A film doesn't have to be a history lesson in itself. The way the film handled the wartime setting, and the criticism of Communism and the way they took their ideals too far in the wake of the revolution, honestly were very strong for me. It might not have taken the bulk of the runtime, but when I think back on the film those scenes stand out more than the details of the romantic subplots. The whole love story with Lara worked too, especially in the way it was constantly interrupted by the shifts in power in the nation at large.
It inspired me to learn more about Russian history, which is really all you can hope for in a movie. And besides, it wasn't really meant to be about the details of the war or the revolution itself, it's a statement about the conflict between Communist ideology and personal freedom.

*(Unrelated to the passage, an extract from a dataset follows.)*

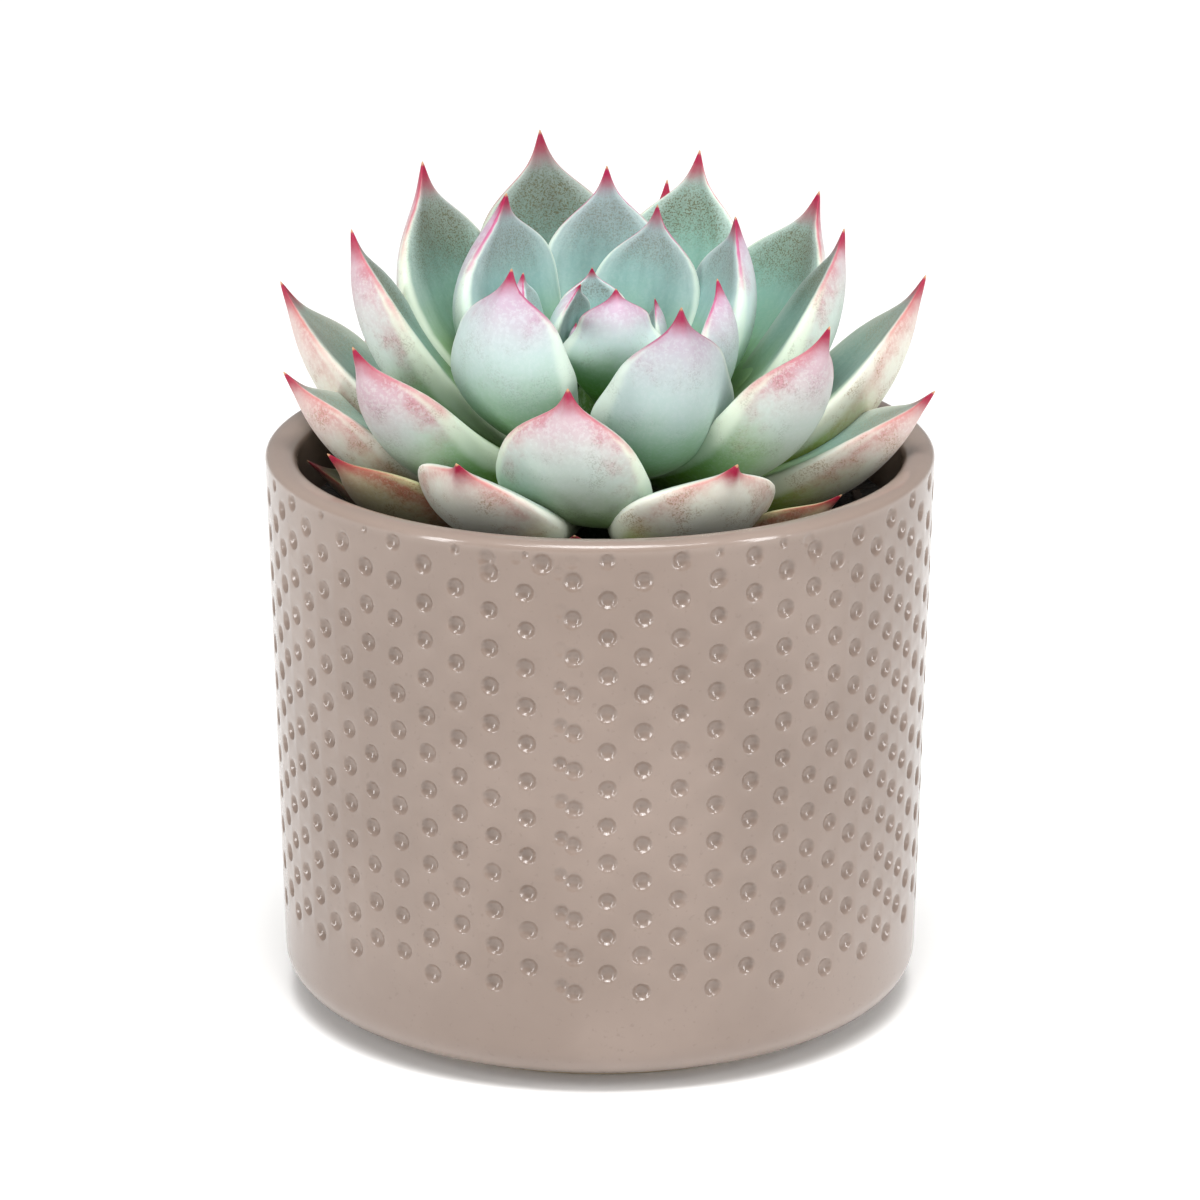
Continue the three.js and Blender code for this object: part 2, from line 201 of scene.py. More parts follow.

I'm not saying it needs to be 100% aspergically committed to history at all. By trying to disagree with me you've pretty much hit the same spot. I wanted the movie to be a personal stories affected by the circumstances of the revolution, but as I said I think that this was only accomplished with a handful of characters. Zhivago and Lara's story felt too personal and cliche.
>Omar Sharif
Such a one of a kind character, like Yul Brynner
The Avengers
So Great Expectorations is his weakest film, right?
this thread deserves life
Who made the better epics?
>quadriple dubs
Nice
>digits
both top tier.
critics/film experts can debate all the want about whether cinema is a dying/dead art form but nobody makes succesfull, commercial artistic films like those (kubrick, lean, leone and hitchcock) anymore. ok, you might find some foreign arthouse jem, but not mainstream cinema.
imho nope. personally I think it's one of his best and possibly THE best dickens adaptation period. lean's kino actually does dickens justice.
seems to me that ryans daughter is the most overlooked. imho its a better film than bridge.